July futures moved higher Thursday morning once the Energy Information Administration (EIA) reported a storage injection for the week ending June 16 that was slightly greater than what traders were expecting.

EIA reported a storage injection of 61 Bcf, about 3 Bcf greater than consensus estimates. Once traders had time to digest the figures July futures rose to $2.962, and at 10:45 a.m. July was trading at $2.942, up 4.9 cents from Wednesday’s settlement.

Prior to the report traders were looking for a storage build not far from the actual figures. Last year 63 Bcf was injected and the five-year average stands at a stout 82 Bcf. Citi Futures Perspective calculated a 51 Bcf injection and Ritterbusch and Associates estimated a 67 Bcf increase. A Reuters survey of 22 traders and analysts showed a sample mean of 58 Bcf with a range of +50 Bcf to +67 Bcf.

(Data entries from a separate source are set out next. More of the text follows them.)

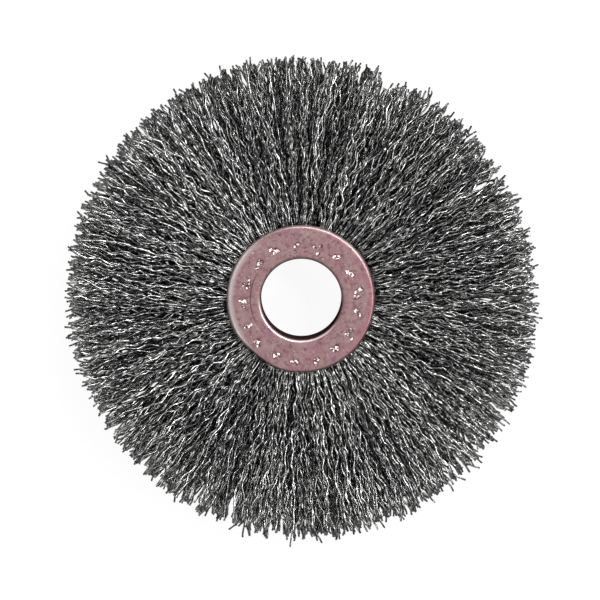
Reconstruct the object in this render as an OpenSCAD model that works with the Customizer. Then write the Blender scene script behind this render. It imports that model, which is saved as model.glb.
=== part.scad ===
// Crimped wire wheel brush with a copper centre. It lies flat on its wires, with the bore's
// axis along Z and the origin at the middle of the bore. Sizes are in millimetres.
// The wires are hooked over a holding ring inside the copper centre. They are drawn as
// locks, each a group of nested crimped wires that runs from the ring out to the rim.

/* [Copper centre] */
// Diameter of the arbor hole
bore_d = 12.8; // [11.6:0.1:13.6]
// Thickness of the copper wall and flanges
copper_t = 1.1; // [0.9:0.05:1.4]
// Width over the two flange faces
centre_w = 9.5; // [9:0.1:12]
// Diameter of the flanges
flange_d = 23.4; // [22.6:0.1:27]
// Radius of the rolled mouth at each end of the bore
mouth_r = 0.7; // [0.3:0.05:0.85]
// Radius on the outer edge of each flange
edge_r = 0.65; // [0.3:0.05:0.85]
// How far the edge of each flange is turned in over the wires
turn_in = 0.35; // [0.2:0.05:0.8]
// Diameter of the shallow groove that the closing tool leaves in each face
groove_d = 16.2; // [15.4:0.1:18]
// Depth of the tool groove
groove_depth = 0.12; // [0.05:0.01:0.25]
// Width of the tool groove
groove_w = 0.5; // [0.3:0.05:0.8]

/* [Holding ring] */
// Diameter of the ring's steel wire
ring_wire_d = 1.6; // [1.2:0.1:1.8]
// Open gap where the ring's two ends meet
ring_butt = 0.3; // [0.1:0.1:1]

/* [Wires] */
// Mean diameter over the trimmed tips
brush_d = 75.4; // [64:0.2:90]
// Width of the brush face at the rim
face_w = 12.7; // [11.6:0.1:16]
// Number of sectors that the wires are laid in
sectors = 21; // [18:1:24]
// Height of the crimp from peak to peak
crimp_h = 0.9; // [0.4:0.05:1.1]
// Length of one crimp wave
crimp_len = 5.7; // [4.8:0.1:8]
// Radial thickness of one layer of wires where it turns round the ring
bend_t = 0.6; // [0.4:0.05:0.7]
// Width of a lock at its tip, along the rim
tip_w = 1.7; // [1:0.1:2]
// Thickness of a lock at its tip, across the face
tip_t = 2; // [1.4:0.1:2.2]
// Clearance between the wires and what grips them
seat_gap = 0.05; // [0.03:0.01:0.1]
// Clearance between neighbouring locks where they turn round the ring
lock_gap = 0.15; // [0.1:0.05:0.3]

/* [Rim] */
// Scatter of the tips in and out from the trimmed rim
trim_scatter = 0.8; // [0:0.1:1.2]
// How far the trimmed rim stands off the bore's centre
trim_off = 0.16; // [0:0.02:0.6]
// How far the trimmed rim is out of round
trim_oval = 0.32; // [0:0.02:0.6]
// How far the short wires in the notch fall below the rim
notch_depth = 3; // [0:0.1:4]
// Angle of the notch's steep side, counter-clockwise from +X
notch_at = 68.5; // [0:0.5:350]
// Angle over which the rim comes back after the notch
notch_span = 7; // [4:0.5:12]

/* [Hidden] */
bore_r = bore_d / 2;
tube_r = bore_r + copper_t;
flange_r = flange_d / 2;
face_z = centre_w / 2;
channel_z = face_z - copper_t;
throat_z = channel_z - turn_in;
ring_wire_r = ring_wire_d / 2;
ring_r = tube_r + 3 * seat_gap + 2 * bend_t + ring_wire_r;

// Layer 0 hugs the ring and layer 1 goes over it. Each layer is a U between its base, the
// side towards the ring, and its ridge, the side away from it.
root_t = (throat_z - ring_wire_r - 3 * seat_gap) / 2;
base_z = [for (layer = [0 : 1]) ring_wire_r + seat_gap + layer * (root_t + seat_gap)];
base_in = [for (layer = [0 : 1]) ring_wire_r + seat_gap + layer * (bend_t + seat_gap)];
rim_z = [face_w * 0.15, (face_w - tip_t) / 2];

// Locks are spread evenly round the ring, two to a sector in each layer.
locks = 2 * sectors;
pitch = 360 / locks;
root_w = 2 * PI * (ring_r - base_in[1]) / locks - lock_gap;
exit_r = flange_r + 0.15;
mean_tip_r = brush_d / 2;
half_waves = round(2 * (mean_tip_r - exit_r) / crimp_len);
corner = tan(22.5);

// Fixed scatter, four legs to a lock: lean in degrees, shift of the crimp along the wire,
// change of its height, and the tip's place.
seed = 41;
legs = 4 * locks;
lean = rands(-0.9, 0.9, legs, seed);
slip = rands(-0.34, 0.34, legs, seed + 1);
swell = rands(0.75, 1.15, legs, seed + 2);
reach = rands(-1, 1, legs, seed + 3);
tuck = rands(-1, 1, legs, seed + 4);

$fn = 72;
small_fn = 24;

function wires_name(s) = str("wires_", s < 10 ? "0" : "", s);
function mix(a, b, t) = a + (b - a) * t;
function wrap(a) = a - 360 * floor(a / 360);

// The trimmed rim: a little off centre, a little out of round, and short in one notch.
function notch(a) =
    let (past = wrap(notch_at - a))
    past < notch_span ? notch_depth * (1 - past / notch_span) : 0;
function rim_r(a) =
    mean_tip_r + trim_off * cos(a - 118) + trim_oval * cos(2 * (a - 100)) - notch(a);

// A point at angle a, radius r, sideways offset u and height z.
function place(a, r, u, z) = [r * cos(a) - u * sin(a), r * sin(a) + u * cos(a), z];

// A three-cornered section of a lock: two corners on its base and one on its ridge, each
// given as [radius, height].
function section(a, u, w, base, ridge) = [
    place(a, base[0], u - w / 2, base[1]),
    place(a, base[0], u + w / 2, base[1]),
    place(a, ridge[0], u, ridge[1])
];

// The U round the ring, as the corners of half an octagon that is stretched to its height
// z and its reach towards the axis d.
function u_bend(z, d) = [
    [ring_r - corner * d, z],
    [ring_r - d, corner * z],
    [ring_r - d, -corner * z],
    [ring_r - corner * d, -z]
];
function bend_sections(a, layer) =
    let (
        base = u_bend(base_z[layer], base_in[layer]),
        ridge = u_bend(base_z[layer] + root_t, base_in[layer] + bend_t)
    )
    [for (i = [0 : 3]) section(a, 0, root_w, base[i], ridge[i])];

// One leg from the throat to its tip. It leans and widens on the way, and it swings from
// side to side at every half wave of the crimp.
function leg_sections(a, layer, side, id) =
    let (
        swing = side * pitch / 8 + lean[id],
        tip_r = rim_r(a + swing) + trim_scatter * reach[id],
        root_z = base_z[layer] + root_t / 2,
        tip_z = rim_z[layer] - (layer == 1 ? 0.5 : 0.3) * max(0, tuck[id]),
        hand = id % 2 == 0 ? 1 : -1
    )
    [for (i = [0 : half_waves])
        let (
            inner = i > 0 && i < half_waves,
            t = (i + (inner ? slip[id] : 0)) / half_waves,
            r = mix(exit_r, tip_r, t),
            thick = mix(root_t, tip_t, t),
            wave = i == 0 ? 0 : (i == 1 ? 0.6 : 1) * (i % 2 == 0 ? 1 : -1) * crimp_h / 2,
            z = side * mix(root_z, tip_z, t),
            half = side * thick / 2
        )
        section(a + swing * t, hand * swell[id] * wave, mix(root_w, tip_w, t),
            [r, z - half], [r, z + half])];

function reversed(list) = [for (i = [len(list) - 1 : -1 : 0]) list[i]];

// A hairpin: in along its front leg, round the ring, and out along its back leg.
function hairpin_sections(a, layer, id) = concat(
    reversed(leg_sections(a, layer, 1, id)),
    bend_sections(a, layer),
    leg_sections(a, layer, -1, id + 1)
);

// Skins a run of three-cornered sections and closes both ends.
module skin(sections) {
    n = len(sections);
    polyhedron(
        points = [for (s = sections) each s],
        faces = concat(
            [[2, 1, 0]],
            [for (i = [0 : n - 2], j = [0 : 2])
                let (a = 3 * i + j, b = 3 * i + (j + 1) % 3)
                each [[a, b + 3, a + 3], [a, b, b + 3]]],
            [[3 * n - 3, 3 * n - 2, 3 * n - 1]]
        )
    );
}

// The locks of one sector. The two layers are half a pitch apart.
module wires(s) {
    color([0.34, 0.34, 0.34])
        for (k = [2 * s - 2, 2 * s - 1], layer = [0 : 1])
            skin(hairpin_sections((k + layer / 2) * pitch, layer, 4 * k + 2 * layer));
}

// A quarter-round corner to cut from the profile: its corner is at the origin, and the
// profile lies along +X and -Y of it.
module outer_corner(r) {
    difference() {
        translate([-r, -r]) square(2 * r);
        translate([r, -r]) circle(r, $fn = small_fn);
    }
}

// Half the section of the copper centre, above the middle plane.
module centre_profile() {
    groove_rad = (groove_w * groove_w / 4 + groove_depth * groove_depth) / (2 * groove_depth);
    difference() {
        translate([bore_r, 0]) square([flange_r - bore_r, face_z]);
        translate([tube_r, -face_z]) square([flange_r - tube_r - copper_t, face_z + channel_z]);
        translate([tube_r, -face_z]) square([flange_r, face_z + throat_z]);
        translate([bore_r, face_z]) outer_corner(mouth_r);
        translate([flange_r, face_z]) mirror([1, 0]) outer_corner(edge_r);
        translate([groove_d / 2, face_z + groove_rad - groove_depth])
            circle(groove_rad, $fn = small_fn);
    }
}

// The copper centre: a tube whose two ends are rolled out into flanges, with their outer
// edges turned in over the wires.
module copper_centre() {
    color([0.63, 0.50, 0.51])
        rotate_extrude() {
            centre_profile();
            mirror([0, 1]) centre_profile();
        }
}

// The holding ring: a steel wire bent round until its ends nearly meet.
module holding_ring() {
    gap_angle = ring_butt / ring_r * 180 / PI;
    color([0.45, 0.45, 0.46])
        rotate(gap_angle / 2)
            rotate_extrude(angle = 360 - gap_angle)
                translate([ring_r, 0]) circle(ring_wire_r, $fn = small_fn);
}

copper_centre();
holding_ring();
for (s = [1 : sectors])
    wires(s);
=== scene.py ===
"""Crimped wire wheel brush with a copper centre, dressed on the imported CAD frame.

The wheel lies flat on its wires. Sizes in the classes are in millimetres, and MM turns them
into Blender's metres where a mesh is written.
"""

import logging
import math
from dataclasses import dataclass, field
from enum import Enum

import bmesh
import bpy
import numpy as np
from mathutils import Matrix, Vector

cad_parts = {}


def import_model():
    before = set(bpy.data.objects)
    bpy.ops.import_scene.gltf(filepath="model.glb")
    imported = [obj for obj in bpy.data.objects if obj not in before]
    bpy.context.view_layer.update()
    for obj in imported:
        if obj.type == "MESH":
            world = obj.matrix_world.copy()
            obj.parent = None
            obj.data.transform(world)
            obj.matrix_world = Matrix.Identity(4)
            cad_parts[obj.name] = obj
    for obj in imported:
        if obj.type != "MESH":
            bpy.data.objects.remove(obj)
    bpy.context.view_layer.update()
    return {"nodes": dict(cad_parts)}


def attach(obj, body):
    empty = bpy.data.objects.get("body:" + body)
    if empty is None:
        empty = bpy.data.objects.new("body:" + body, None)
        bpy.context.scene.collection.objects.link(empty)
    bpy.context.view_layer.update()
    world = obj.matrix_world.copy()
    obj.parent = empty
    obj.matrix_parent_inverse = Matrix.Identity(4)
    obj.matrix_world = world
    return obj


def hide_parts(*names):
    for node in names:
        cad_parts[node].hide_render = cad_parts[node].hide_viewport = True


MM = 0.001
# How near a vertex lies to its ring, and how near corners lie that are one, in millimetres.
NEAR = 0.01
MERGE = 0.001
WHITE = (1.0, 1.0, 1.0)
BODY = "root"
LOG = logging.getLogger("wire_wheel")

Colour = tuple[float, float, float]
# Blobs to a millimetre, layers of finer noise, and the strength of the finer layers.
Noise = tuple[float, float, float]
# Where a mask is 0 and where it is 1.
Span = tuple[float, float]
# Scatter that the wires of a lock share, and scatter of each single wire.
Scatter = tuple[float, float]


class Slot(Enum):
    """Material slots of the record."""

    COPPER = "copper"
    WIRE = "wire_steel"


class Side(Enum):
    """The two faces of the brush."""

    FRONT = 1
    BACK = -1


class Socket:
    """A shader output that takes part in Python arithmetic."""

    def __init__(self, shader: "Shader", output: bpy.types.NodeSocket) -> None:
        """Wraps one output of a node.

        Args:
            shader: The node tree's builder.
            output: The socket that gives the value.
        """
        self.shader = shader
        self.output = output

    def math(self, operation: str, *others: "Feed") -> "Socket":
        """Adds a Math node behind this value.

        Args:
            operation: The node's operation.
            others: Its second and third values.

        Returns:
            The node's result.
        """
        values = dict(enumerate((self, *others)))
        return self.shader.node("ShaderNodeMath", {"operation": operation}, values)

    def __add__(self, other: "Feed") -> "Socket":
        """Sum."""
        return self.math("ADD", other)

    __radd__ = __add__

    def __mul__(self, other: "Feed") -> "Socket":
        """Product."""
        return self.math("MULTIPLY", other)

    __rmul__ = __mul__

    def __sub__(self, other: "Feed") -> "Socket":
        """Difference."""
        return self.math("SUBTRACT", other)

    def __rsub__(self, other: float) -> "Socket":
        """Difference from a number."""
        return self.shader.node("ShaderNodeMath", {"operation": "SUBTRACT"}, {0: other, 1: self})

    def __pow__(self, other: "Feed") -> "Socket":
        """Power."""
        return self.math("POWER", other)

    def __abs__(self) -> "Socket":
        """Absolute value."""
        return self.math("ABSOLUTE")

    def step(self, low: float, high: float) -> "Socket":
        """Rises smoothly from 0 at low to 1 at high, or falls if high is the lower.

        Args:
            low: The value that gives 0.
            high: The value that gives 1.

        Returns:
            The smooth mask.
        """
        flip = high < low
        ends = {"From Min": min(low, high), "From Max": max(low, high)}
        ends |= {"To Min": float(flip), "To Max": float(not flip), "Value": self}
        return self.shader.node("ShaderNodeMapRange", {"interpolation_type": "SMOOTHSTEP"}, ends)


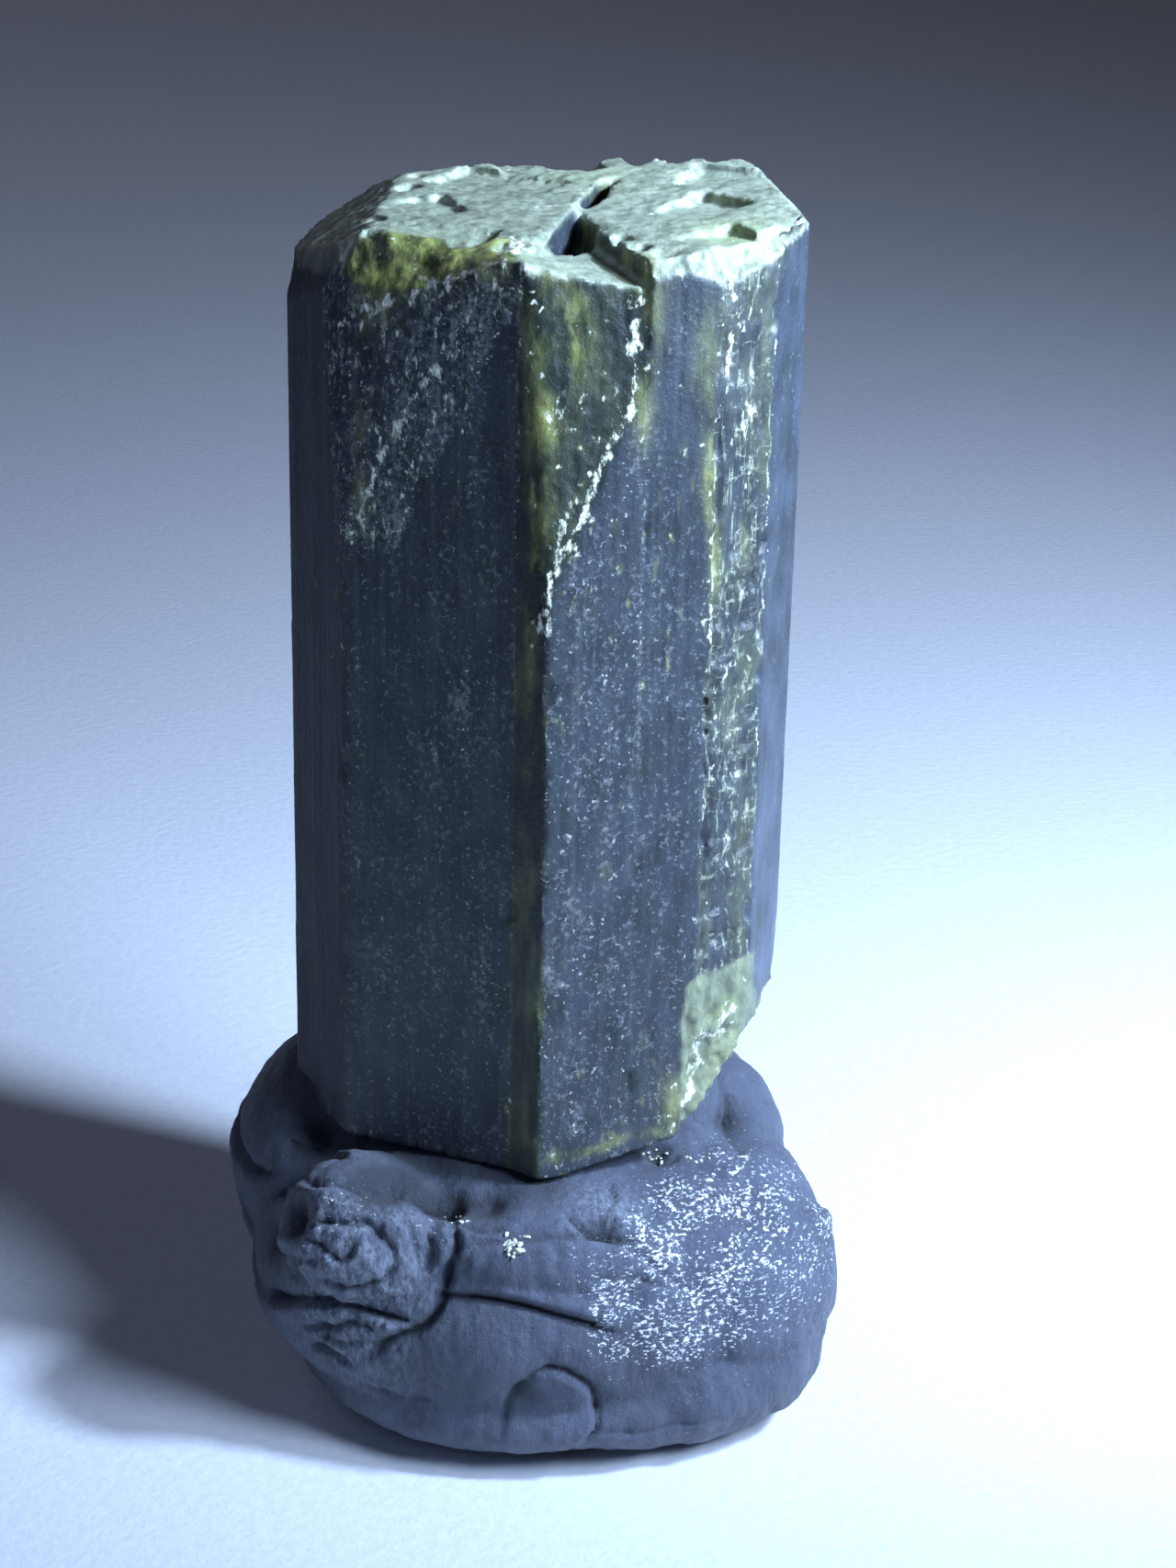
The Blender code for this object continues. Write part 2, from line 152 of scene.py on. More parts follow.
def through_modifier(mesh, kind, **settings):
    """The mesh as one modifier leaves it."""
    work = bpy.data.objects.new("work", mesh)
    bpy.context.scene.collection.objects.link(work)
    modifier = work.modifiers.new(kind.lower(), kind)
    for name, value in settings.items():
        setattr(modifier, name, value)
    graph = bpy.context.evaluated_depsgraph_get()
    made = bpy.data.meshes.new_from_object(work.evaluated_get(graph))
    bpy.data.objects.remove(work)
    return made


def smoothed(mesh, rounds):
    skin = bmesh.new()
    skin.from_mesh(mesh)
    for _ in range(rounds):
        bmesh.ops.smooth_vert(
            skin, verts=skin.verts, factor=0.5, use_axis_x=True, use_axis_y=True, use_axis_z=True
        )
    skin.to_mesh(mesh)
    skin.free()


def places_of(mesh):
    places = np.empty(len(mesh.vertices) * 3)
    mesh.vertices.foreach_get("co", places)
    return places.reshape(-1, 3)


def facings_of(mesh):
    facings = np.empty(len(mesh.vertices) * 3)
    mesh.vertices.foreach_get("normal", facings)
    return facings.reshape(-1, 3)


def move_to(mesh, places):
    mesh.vertices.foreach_set("co", places.ravel())
    mesh.update()


def relief(places, per_mm, octaves=3.0, offset=0.0):
    """Random relief about zero, with so many swells to the millimetre along X, Y and Z."""
    scaled = places * np.array(per_mm) + offset
    return np.array([noise.fractal(p, 1.0, 2.0, octaves) for p in scaled.tolist()])


def fading_from(places, middle, radius):
    """1 at the middle, and less the further out, with little left at twice the radius."""
    return np.exp(-((np.linalg.norm(places - middle, axis=1) / radius) ** 2))


def store(mesh, name, values):
    """Keeps values from 0 to 1 at the points, for the piece's material to read."""
    mesh.attributes.new(name, "FLOAT", "POINT").data.foreach_set("value", np.clip(values, 0.0, 1.0))


putty_mesh = through_modifier(
    balls_pressed_flat(), "REMESH", mode="VOXEL", voxel_size=PUTTY_VOXEL, adaptivity=0.0
)
smoothed(putty_mesh, PUTTY_SMOOTHING)

# Soft dents: a place in the picture, a radius in millimetres, and a depth.
DENTS = (
    ((318, 1322), 0.50, 0.50), ((302, 1345), 0.45, 0.30), ((345, 1232), 0.80, 0.70),
    ((400, 1282), 0.60, 0.60), ((440, 1275), 0.80, 0.90), ((480, 1305), 0.50, 0.70),
    ((530, 1305), 0.55, 0.50), ((716, 1248), 0.40, 0.70), ((655, 1336), 0.38, 0.30),
    ((798, 1225), 0.45, 0.30), ((568, 1520), 0.50, 0.26), ((412, 1345), 0.26, 0.28),
    ((352, 1446), 0.32, 0.18), ((350, 1470), 0.40, 0.16), ((610, 1385), 0.90, 0.12),
    ((320, 1380), 0.45, 0.28), ((450, 1360), 0.35, 0.12), ((700, 1460), 1.2, 0.08),
)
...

“We were hearing a 58 Bcf number and after the number came out we are trading at the highs. Why? I don’t know,” said a New York floor trader.

“If you look at this market, it has been so depressed lately. We are still below $3 and that is the hurdle. It has to settle above that at least a couple of times to generate any upward momentum.”

“The build for last week was more than the 55-58 Bcf consensus and so a minor bearish surprise,” said Tim Evans of Citi Futures Perspective. “At the same time, however, we note the storage injection was less than the 82-Bcf five-year average for the date and so still confirms some tightening of supplies on a seasonally adjusted basis.”

Wells Fargo Securities analysts lead by David Tameron called Thursday’s storage report “neutral,” but noted that the firm’s undersupplied forecast remains intact. “The reported figure was 6 Bcf above consensus but 1 Bcf below last year and 19 Bcf below the five-year average of 80 Bcf,” the team wrote in a post-storage morning note. “This data point provides further confirmation that the natural gas markets are at least 2 Bcf/d undersupplied.”

If current weather forecasts hold true, Tameron’s team expects a 116 Bcf cumulative injection over the next two weeks, which would bring the storage surplus over the five-year average down to just 189 Bcf.

Inventories now stand at 2,770 Bcf and are 324 Bcf less than last year and 207 Bcf greater than the five-year average. In the East Region 22 Bcf was injected, and the Midwest Region saw inventories rise by 22 Bcf also. Stocks in the Mountain Region were greater by 5 Bcf and the Pacific Region was up 7 Bcf. The South Central Region increased 5 Bcf.

Salt storage fell by 5 Bcf to 343 Bcf and non-salt increased 10 Bcf to 794 Bcf.